The old saying “seeing is believing” can be modified to “seeing is controlling.” Ancient Athenian slaves often lived with their masters and were the primary witnesses in court cases, because they were in the closest proximity and saw the majority of their masters’ actions (Locke 111). A similar case is the story of Harriette Wilson, a nineteenth-century courtesan, or prostitute for the wealthy, who slept with “several hundred of the most important members of the British aristocracy, and blackmailed almost all of them, including the Prince of Wales, the Lord Chancellor, and four future prime ministers.” She published her diary, which was blackmail that included the names of everyone she slept with who didn’t pay her an exclusion fee (Locke 2010: 114). Just imagine the power available to anyone who read this information – Wilson’s lovers’ positions could be threatened, or their marriages, as everyone found out about their actions. Similarly, in modern America, political candidates must be extremely cautious of everything they say and do in public, because it is immediately released as common knowledge, and anyone who finds it out through technology has the power and ability to vote against the candidate.

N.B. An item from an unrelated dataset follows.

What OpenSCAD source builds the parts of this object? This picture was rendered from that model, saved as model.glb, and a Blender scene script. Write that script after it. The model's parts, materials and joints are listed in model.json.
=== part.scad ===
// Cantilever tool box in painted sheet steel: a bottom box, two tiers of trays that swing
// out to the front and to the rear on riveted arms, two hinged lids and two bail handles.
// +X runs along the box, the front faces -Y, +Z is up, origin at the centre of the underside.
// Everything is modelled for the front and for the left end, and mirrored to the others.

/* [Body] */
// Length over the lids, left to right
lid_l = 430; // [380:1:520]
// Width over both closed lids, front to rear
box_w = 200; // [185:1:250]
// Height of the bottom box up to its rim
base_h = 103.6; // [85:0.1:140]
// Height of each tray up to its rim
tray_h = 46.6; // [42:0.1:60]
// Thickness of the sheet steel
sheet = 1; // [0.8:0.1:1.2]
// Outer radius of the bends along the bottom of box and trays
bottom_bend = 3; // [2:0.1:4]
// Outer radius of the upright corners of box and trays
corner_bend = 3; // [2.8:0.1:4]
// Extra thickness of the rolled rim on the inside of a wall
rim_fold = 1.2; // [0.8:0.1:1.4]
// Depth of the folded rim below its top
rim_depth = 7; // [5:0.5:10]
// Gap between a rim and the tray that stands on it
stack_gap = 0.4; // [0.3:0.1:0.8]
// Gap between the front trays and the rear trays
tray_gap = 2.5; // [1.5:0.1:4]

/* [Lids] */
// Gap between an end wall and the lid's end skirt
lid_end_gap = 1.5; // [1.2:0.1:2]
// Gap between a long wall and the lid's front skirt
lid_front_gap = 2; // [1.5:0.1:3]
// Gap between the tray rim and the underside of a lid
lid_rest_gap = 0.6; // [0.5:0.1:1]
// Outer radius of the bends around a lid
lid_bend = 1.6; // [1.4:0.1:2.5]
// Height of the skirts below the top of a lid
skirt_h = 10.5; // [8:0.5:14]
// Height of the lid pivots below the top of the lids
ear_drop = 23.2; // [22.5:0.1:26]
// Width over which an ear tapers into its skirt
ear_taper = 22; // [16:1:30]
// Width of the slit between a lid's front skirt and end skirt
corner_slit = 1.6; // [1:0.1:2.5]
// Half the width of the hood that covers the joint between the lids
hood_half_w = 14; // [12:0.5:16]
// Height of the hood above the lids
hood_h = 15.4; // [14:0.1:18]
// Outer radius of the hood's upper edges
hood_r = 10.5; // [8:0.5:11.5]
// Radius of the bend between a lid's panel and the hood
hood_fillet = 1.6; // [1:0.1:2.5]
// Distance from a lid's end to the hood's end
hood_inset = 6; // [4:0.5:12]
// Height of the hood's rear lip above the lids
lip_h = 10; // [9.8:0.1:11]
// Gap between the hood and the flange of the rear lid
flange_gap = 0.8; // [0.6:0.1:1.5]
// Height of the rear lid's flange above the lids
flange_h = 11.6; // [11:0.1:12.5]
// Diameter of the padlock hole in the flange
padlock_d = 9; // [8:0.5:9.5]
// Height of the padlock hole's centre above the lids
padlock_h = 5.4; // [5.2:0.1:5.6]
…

How does this all relate to Google Glass? Well, imagine the power Google may obtain if they receive pictures of everything Glass users see. What if Google threatens to blackmail a cheating spouse? Or assists a student in cheating in school? Hopefully Google wouldn’t go so far as to cross these ethical boundaries, but if it generates large amounts of profit, it may be a tempting idea. At the very least, it is a fact that Glass will reduce the amount of personal privacy. In some situations this may be good – perhaps Google will be able to assist in tracking criminals. Regardless of the outcome, it is obvious that Google will be diminishing personal privacy if their policy does not change.